Cassiano Antico

Descobri em mim um interesse apaixonado pela vida

 
Um santo triste é um triste santo
-- Dom Bosco

Dom Bosco, o Salesiano, dizia que "Um bom santo dá um bom bandido".

Quando vejo um "bom" bandido, um bandido que tem a manha de fazer o seu trabalho, penso: talvez seja um santo no sentido oposto, na contramão. É a sinalização do mundo que é toda zuada, errada. Domingos Sávio disse a Dom Bosco: "Eu quero ser santo". Bateu o pé. Dom Bosco perguntou: "Não serve ser médico? Ou engenheiro?" Domingos Sávio estava decidido: "Não e não. Quero ser santo". Então Dom Bosco arrematou: "Tome cuidado com sua tristeza, meu filho, porque um santo triste é um triste santo".

Eu gosto de ver algo de bom em mim. Sem ficar falando pros outros  (parece que depois que verbalizo perde a graça e, principalmente, o valor). É uma sensação tão genuína como a exatidão expressa nos olhos de um moribundo. Os olhos do meu avô... Eu, que já quebrei a coluna (segunda vértebra da lombar) - dei balão na morte tantas vezes -, tenho causado inveja no gato gordo do vizinho. E hoje, dia do cachorro, dia importante - depois de descer ruas e mais ruas com minhas filhas de patinete -, feliz como um cão sem dono: encontro um velho amigo pelo caminho.

Ele abre o sorriso mais sincero do mundo, fala pouco, e seus olhos dizem muito. Ele já me viu sofrendo tanto, e hoje é testemunha da vida e da alegria que andam comigo. Ele está feliz por mim. Dodó escala os meus ombros. Meu amigo ri. Descobri em mim um interesse apaixonado pela vida.

Diferentemente das conversões fervorosas que não duram uma semana; ou duram como um pequeno resíduo no cérebro. Nada supera a beleza e o desejo simples de viver. 

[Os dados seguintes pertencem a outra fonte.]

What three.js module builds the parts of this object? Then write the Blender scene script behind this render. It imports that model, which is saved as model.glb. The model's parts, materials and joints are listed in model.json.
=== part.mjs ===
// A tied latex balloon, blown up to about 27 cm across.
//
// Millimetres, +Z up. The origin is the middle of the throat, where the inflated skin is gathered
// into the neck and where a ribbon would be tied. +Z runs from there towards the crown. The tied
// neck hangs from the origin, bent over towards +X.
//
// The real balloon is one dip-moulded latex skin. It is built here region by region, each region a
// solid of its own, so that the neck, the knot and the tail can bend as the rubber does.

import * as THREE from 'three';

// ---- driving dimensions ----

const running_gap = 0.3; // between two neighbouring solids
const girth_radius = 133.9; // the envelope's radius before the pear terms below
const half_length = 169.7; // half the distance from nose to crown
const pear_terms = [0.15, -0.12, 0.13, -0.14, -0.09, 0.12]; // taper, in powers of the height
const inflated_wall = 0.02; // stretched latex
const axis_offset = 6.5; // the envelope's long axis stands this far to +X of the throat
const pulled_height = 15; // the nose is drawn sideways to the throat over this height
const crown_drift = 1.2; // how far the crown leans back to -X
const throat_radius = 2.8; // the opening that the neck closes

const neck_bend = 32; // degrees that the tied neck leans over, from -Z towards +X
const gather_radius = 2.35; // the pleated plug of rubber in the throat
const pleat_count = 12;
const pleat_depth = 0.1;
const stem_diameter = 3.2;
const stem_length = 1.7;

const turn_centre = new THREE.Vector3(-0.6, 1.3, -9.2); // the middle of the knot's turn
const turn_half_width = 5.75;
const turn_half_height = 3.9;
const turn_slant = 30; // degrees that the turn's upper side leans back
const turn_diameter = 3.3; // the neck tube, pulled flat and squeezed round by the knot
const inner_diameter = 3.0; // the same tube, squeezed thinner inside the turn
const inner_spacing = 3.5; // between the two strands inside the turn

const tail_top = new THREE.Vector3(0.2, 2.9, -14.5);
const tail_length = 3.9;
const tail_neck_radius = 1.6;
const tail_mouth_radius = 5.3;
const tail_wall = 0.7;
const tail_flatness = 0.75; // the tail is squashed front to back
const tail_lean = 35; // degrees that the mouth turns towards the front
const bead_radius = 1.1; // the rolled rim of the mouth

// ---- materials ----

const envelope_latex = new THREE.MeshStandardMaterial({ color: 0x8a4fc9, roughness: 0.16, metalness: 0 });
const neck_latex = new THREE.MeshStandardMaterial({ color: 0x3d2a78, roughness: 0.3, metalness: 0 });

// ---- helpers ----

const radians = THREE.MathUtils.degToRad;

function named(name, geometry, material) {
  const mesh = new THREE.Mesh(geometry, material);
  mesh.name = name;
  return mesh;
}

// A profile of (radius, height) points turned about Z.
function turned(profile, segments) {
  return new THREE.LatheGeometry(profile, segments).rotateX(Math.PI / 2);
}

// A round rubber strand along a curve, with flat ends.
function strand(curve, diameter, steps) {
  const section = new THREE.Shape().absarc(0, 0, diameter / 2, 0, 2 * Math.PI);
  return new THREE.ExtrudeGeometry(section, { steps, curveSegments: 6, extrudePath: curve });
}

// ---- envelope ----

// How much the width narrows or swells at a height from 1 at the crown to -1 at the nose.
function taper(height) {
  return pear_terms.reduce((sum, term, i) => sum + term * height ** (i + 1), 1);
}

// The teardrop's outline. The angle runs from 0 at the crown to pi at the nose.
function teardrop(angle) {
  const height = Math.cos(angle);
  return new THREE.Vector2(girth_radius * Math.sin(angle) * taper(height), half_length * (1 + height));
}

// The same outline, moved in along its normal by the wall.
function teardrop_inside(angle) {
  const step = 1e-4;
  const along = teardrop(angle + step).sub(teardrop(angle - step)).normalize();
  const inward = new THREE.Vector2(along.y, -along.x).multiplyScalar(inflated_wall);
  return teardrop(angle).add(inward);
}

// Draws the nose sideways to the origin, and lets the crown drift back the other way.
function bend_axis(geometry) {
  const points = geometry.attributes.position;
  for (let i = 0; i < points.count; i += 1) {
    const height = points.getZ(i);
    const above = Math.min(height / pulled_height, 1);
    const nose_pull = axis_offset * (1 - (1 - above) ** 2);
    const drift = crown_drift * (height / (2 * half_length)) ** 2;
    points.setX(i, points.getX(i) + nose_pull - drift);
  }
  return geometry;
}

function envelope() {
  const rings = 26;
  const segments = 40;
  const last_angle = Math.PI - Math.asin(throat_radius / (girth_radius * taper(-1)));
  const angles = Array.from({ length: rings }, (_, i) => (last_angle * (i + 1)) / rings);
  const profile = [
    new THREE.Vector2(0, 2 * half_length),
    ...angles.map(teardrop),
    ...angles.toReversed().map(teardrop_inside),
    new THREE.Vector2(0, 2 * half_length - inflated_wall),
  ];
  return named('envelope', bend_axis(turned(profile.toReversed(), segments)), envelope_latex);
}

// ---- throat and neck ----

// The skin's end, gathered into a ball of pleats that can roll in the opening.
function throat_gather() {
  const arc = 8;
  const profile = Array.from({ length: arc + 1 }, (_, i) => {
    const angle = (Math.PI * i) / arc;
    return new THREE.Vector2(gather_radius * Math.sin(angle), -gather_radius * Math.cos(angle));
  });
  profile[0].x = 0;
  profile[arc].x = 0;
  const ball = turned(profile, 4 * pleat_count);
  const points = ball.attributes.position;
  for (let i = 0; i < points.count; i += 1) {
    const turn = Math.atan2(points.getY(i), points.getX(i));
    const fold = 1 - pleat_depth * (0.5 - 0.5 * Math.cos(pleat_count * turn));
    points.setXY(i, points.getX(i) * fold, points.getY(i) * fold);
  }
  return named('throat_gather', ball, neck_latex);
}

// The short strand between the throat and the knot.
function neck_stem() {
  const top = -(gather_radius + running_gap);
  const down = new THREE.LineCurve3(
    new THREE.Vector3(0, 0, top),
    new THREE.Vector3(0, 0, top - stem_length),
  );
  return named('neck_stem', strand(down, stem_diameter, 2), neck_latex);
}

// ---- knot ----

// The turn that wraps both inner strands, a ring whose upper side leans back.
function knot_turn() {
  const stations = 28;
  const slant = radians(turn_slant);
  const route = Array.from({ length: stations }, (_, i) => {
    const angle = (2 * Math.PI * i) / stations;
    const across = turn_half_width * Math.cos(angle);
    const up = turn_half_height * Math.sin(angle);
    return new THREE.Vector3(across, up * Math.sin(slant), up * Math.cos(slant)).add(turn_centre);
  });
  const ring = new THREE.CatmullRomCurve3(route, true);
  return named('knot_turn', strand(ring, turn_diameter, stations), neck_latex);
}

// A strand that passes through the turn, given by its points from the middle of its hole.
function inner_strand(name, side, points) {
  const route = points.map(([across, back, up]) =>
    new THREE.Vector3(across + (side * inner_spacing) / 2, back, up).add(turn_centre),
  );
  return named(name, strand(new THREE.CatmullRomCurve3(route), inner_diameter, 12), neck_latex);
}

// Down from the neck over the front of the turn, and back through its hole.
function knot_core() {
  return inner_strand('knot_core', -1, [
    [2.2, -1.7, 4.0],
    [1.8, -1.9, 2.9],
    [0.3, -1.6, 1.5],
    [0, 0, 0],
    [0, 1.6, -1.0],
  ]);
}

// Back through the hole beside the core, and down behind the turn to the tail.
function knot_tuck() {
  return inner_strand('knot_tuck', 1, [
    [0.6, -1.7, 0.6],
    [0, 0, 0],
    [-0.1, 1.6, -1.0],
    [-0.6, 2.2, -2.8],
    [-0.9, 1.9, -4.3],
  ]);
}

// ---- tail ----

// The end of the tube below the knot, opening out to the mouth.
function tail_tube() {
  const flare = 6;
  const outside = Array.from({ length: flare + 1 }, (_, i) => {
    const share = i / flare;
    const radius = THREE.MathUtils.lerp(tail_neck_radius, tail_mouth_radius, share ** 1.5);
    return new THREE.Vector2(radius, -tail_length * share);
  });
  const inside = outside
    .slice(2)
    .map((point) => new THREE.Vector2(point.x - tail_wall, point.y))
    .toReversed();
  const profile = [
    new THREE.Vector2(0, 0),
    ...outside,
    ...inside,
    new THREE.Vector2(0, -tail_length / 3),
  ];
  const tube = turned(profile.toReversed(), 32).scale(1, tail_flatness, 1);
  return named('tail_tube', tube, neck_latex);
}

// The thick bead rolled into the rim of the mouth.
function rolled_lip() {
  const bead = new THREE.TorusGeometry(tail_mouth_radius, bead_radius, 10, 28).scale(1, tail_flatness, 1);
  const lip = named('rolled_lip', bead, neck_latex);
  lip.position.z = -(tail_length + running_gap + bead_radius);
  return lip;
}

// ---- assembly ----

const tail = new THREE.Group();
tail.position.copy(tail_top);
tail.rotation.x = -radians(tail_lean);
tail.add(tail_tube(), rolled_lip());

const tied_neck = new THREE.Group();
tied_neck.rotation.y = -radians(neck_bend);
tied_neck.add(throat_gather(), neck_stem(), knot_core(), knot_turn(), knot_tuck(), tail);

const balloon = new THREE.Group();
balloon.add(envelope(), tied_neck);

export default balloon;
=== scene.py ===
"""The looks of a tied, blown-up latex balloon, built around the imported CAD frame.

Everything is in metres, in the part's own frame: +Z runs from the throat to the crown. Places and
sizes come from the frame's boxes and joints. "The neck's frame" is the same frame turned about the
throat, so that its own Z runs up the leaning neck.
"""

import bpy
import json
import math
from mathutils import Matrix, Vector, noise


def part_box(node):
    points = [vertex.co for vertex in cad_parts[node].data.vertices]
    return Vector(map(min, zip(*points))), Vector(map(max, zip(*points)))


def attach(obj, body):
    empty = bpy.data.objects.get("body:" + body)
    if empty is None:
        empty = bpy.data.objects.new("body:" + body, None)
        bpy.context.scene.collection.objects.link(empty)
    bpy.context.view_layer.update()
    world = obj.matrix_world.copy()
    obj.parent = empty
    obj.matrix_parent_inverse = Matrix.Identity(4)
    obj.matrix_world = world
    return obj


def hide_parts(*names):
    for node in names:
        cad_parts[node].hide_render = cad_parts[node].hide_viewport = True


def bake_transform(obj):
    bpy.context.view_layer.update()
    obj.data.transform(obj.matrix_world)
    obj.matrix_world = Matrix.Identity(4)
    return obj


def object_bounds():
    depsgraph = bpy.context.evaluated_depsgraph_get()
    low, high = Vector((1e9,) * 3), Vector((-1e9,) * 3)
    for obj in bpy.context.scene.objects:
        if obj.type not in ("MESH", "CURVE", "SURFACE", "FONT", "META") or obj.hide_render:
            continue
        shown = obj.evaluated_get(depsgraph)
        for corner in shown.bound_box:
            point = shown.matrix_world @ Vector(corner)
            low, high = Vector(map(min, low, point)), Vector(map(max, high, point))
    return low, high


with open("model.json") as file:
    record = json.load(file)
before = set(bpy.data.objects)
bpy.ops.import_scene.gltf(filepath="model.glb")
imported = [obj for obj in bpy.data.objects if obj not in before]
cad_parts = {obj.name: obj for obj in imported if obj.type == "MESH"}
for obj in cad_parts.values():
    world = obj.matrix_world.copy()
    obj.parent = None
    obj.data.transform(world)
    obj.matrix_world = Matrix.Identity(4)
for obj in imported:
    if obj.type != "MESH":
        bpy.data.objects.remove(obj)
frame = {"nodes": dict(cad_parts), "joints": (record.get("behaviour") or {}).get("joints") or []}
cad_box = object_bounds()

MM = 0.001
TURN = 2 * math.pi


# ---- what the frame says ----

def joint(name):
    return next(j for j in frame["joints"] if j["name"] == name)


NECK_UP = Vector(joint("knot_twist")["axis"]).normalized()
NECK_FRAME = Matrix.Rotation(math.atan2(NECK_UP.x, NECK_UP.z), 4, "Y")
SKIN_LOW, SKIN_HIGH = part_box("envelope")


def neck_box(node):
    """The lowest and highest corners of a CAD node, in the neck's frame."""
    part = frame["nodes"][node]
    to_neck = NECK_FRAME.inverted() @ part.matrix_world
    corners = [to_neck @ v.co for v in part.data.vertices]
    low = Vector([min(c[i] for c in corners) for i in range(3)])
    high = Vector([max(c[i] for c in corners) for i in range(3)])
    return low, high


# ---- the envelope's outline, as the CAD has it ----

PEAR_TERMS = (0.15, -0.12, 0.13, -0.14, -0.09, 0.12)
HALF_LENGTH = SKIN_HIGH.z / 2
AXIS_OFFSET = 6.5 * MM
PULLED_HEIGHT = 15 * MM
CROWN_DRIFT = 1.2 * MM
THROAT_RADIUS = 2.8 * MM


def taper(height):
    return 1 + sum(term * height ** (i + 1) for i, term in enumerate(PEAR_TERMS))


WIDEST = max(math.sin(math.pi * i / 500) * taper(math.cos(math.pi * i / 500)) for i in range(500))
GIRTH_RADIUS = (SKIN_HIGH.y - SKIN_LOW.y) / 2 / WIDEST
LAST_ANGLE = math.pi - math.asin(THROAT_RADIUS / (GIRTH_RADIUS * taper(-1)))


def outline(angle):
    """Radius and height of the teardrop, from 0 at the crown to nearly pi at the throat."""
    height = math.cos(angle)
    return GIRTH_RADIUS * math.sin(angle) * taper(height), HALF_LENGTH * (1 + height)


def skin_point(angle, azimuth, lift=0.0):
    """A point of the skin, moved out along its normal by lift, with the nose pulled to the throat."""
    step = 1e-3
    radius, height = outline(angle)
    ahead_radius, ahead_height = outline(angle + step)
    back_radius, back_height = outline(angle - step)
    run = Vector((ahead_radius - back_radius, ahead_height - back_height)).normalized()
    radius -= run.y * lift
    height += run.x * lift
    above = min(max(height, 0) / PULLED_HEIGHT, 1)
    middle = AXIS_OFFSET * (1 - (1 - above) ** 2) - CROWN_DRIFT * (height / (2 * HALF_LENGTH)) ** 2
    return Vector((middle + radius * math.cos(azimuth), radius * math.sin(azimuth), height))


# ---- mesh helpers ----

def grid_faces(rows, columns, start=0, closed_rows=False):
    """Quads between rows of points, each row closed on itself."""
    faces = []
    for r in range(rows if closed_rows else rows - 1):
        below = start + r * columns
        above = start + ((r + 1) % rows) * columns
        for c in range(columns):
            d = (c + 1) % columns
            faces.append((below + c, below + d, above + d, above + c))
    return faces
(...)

E mudando o texto de ramo, ou melhor, alongando-o, eu nunca soube lidar com os sentimentos maus. E o fato de abominá-los, rejeitá-los com tanta intensidade talvez tenha feito com que eles arrancassem, roubassem mais de mim do que conseguiriam naturalmente. Eles já iriam me esfolar mesmo, de um jeito ou de outro, né? Mas parece que pelo fato de odiá-los, eles acabaram me esfolando mais. Ou estava lá, tentando falar com Deus através da oração; rezava até dois rosários. E nos trabalhos voluntários em que me jogava. E via o pouco (quase nada) que podia fazer pelo próximo...

Mal (porcamente) consigo ajudar a mim mesmo. Ou tentava encontrá-LO com mais devoção trancado naquele banheiro sujo, sem ninguém por perto. Naquela canção no repeat a noite toda, a manhã toda. No sexo compulsivo com as mulheres. Nos livros. Naquela conversa honesta com o meu amigo. Num monte de lugares. Nos votos que fiz (por um período) secretamente de castidade, obediência e pobreza.

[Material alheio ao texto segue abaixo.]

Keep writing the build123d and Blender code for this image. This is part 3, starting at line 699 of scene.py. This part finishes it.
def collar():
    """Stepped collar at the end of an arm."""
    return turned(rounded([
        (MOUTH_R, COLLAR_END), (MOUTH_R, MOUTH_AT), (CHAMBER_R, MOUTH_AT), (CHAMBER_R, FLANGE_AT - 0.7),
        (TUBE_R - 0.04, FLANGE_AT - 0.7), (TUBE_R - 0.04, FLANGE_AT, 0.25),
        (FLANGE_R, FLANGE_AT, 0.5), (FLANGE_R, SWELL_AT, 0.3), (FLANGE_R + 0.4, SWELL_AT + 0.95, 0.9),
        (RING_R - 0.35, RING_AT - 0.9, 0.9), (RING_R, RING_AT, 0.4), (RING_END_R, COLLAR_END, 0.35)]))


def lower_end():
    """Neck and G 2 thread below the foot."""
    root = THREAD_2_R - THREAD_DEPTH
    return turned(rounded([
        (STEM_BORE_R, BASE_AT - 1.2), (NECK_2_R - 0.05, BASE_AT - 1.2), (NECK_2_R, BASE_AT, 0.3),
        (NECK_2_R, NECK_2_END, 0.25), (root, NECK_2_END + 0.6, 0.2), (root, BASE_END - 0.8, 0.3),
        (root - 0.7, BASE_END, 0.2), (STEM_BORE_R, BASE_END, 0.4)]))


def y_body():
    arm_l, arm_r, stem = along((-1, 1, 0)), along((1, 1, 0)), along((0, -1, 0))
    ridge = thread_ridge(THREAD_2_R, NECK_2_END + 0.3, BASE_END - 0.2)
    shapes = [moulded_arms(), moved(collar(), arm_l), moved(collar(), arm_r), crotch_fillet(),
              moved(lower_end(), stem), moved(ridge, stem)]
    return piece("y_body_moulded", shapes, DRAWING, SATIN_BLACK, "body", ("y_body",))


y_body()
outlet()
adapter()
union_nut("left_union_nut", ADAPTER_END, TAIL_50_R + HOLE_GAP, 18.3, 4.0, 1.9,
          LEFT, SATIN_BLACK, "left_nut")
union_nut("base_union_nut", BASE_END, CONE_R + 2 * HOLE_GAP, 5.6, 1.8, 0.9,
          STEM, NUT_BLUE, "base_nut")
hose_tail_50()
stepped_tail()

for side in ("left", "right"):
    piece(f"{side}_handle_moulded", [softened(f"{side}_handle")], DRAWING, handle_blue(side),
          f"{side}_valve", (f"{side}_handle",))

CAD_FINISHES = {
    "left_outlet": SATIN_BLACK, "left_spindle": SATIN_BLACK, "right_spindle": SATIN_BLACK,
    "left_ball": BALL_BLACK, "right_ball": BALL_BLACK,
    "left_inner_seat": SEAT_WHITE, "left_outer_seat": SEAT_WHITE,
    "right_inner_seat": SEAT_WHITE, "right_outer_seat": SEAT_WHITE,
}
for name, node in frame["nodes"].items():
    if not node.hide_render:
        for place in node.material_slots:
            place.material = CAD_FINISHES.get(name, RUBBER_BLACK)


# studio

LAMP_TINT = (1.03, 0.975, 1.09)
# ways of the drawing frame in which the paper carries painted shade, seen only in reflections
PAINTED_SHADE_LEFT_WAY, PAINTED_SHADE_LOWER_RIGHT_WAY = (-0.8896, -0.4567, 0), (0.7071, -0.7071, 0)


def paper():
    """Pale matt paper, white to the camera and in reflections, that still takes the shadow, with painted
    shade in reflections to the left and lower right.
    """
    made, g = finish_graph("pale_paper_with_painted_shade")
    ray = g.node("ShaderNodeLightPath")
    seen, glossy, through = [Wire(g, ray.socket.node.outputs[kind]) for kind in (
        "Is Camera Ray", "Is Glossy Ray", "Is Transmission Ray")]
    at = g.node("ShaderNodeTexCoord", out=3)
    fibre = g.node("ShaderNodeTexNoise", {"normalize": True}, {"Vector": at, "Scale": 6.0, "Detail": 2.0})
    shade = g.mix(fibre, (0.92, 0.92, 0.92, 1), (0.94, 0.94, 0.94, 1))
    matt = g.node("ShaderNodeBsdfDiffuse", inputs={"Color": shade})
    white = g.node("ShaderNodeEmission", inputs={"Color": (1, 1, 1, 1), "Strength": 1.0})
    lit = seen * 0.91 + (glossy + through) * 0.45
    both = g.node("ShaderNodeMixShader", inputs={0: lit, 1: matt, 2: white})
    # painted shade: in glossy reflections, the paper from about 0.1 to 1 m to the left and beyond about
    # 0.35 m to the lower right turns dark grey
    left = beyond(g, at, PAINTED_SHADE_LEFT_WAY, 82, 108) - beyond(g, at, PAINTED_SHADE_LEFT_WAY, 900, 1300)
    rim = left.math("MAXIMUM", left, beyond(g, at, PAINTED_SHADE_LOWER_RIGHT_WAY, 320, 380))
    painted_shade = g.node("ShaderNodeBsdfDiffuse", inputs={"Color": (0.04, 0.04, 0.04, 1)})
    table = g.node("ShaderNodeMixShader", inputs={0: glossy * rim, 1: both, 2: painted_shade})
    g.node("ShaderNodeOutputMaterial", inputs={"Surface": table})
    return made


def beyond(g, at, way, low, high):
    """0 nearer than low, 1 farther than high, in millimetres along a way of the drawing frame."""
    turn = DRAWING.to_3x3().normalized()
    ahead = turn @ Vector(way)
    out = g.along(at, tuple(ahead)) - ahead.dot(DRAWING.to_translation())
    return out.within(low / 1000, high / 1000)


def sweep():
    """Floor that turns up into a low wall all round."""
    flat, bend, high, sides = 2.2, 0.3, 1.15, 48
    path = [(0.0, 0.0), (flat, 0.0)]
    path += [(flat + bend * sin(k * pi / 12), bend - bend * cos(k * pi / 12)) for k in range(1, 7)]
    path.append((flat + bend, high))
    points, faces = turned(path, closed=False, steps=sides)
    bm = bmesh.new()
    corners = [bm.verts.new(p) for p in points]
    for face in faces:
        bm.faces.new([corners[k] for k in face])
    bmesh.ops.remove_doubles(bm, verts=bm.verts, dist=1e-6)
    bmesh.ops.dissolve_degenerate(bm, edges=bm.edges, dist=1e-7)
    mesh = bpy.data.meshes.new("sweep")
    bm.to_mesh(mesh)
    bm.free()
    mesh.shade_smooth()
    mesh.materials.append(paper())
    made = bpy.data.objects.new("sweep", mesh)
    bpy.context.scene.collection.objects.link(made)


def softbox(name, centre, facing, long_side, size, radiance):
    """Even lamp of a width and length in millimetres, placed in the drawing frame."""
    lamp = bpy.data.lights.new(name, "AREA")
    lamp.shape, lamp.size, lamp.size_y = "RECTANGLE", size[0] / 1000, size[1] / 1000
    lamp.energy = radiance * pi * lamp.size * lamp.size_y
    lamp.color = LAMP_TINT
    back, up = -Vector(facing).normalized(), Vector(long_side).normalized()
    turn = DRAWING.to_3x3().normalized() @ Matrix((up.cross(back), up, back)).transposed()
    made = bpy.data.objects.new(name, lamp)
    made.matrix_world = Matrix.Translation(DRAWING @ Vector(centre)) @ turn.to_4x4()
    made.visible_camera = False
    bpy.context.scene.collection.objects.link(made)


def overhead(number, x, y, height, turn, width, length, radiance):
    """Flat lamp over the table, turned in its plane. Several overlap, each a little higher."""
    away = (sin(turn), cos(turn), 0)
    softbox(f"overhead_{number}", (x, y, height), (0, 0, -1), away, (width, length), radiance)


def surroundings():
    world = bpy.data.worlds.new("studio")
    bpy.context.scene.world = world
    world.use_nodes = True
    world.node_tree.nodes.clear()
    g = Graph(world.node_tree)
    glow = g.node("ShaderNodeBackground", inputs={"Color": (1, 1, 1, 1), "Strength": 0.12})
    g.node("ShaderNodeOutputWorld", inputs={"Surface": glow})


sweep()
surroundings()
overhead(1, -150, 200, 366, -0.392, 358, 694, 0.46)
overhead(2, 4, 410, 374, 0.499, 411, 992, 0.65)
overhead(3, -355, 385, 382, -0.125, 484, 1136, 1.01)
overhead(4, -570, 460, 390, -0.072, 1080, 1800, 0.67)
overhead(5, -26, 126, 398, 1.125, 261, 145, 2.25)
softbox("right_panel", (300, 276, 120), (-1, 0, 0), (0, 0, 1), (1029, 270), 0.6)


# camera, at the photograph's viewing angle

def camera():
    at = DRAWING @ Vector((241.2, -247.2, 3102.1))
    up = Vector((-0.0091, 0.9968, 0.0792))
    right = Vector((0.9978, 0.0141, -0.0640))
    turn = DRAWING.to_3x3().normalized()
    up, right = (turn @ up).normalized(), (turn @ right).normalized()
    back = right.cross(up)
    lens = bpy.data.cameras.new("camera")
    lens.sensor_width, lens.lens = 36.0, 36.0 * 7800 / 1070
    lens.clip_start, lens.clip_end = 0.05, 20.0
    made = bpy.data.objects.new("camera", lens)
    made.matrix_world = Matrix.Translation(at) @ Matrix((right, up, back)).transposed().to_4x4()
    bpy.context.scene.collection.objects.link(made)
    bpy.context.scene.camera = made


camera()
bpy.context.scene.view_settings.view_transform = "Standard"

Quanta inocência! Nas minhas mais variadas e paradoxais vaidades. Eu sempre quis encontrar Deus! Quem quer encontrar Deus pode ficar louco. É na simplicidade.

 
Suporta de bom grado os defeitos alheios, se queres que os outros suportem os teus
-- Dom Bosco

E Deus está em todo lugar; nas minhas filhas, nos meus amigos, no vento que me lambe o rosto e que não posso ver, nas pequenas vibrações elétricas dos meus dedos, nos meus tombos, na força para levantar sete vezes.

E se eu não me matei e nem morri (de vez) até hoje, acredito que qualquer louco, santo, pecador, famoso, anônimo, bípede: consegue sobreviver nesse mundo. Se quiser, é claro. 

A vida, apesar de tudo: vale a pena. Mesmo quando Quasimodo chega tarde demais e assiste à execução pública da amada Esmeralda. Quasimodo sofre impotente toda a dor do universo; a maldade e as injustiças humanas dilaceram o seu coração gentil. E como é comovente quando muitos anos depois o seu corpo é encontrado no túmulo da amada. Deve significar algo, né? O amor que nos faz suportar tudo que existe no labirinto do Fauno.

De minha parte, continuo minha caminhada quixotesca de tentar encontrar pureza em tudo que é impuro; simplicidade em tudo que é esnobe; luz em tudo que é escuridão. As crianças são os verdadeiros mestres.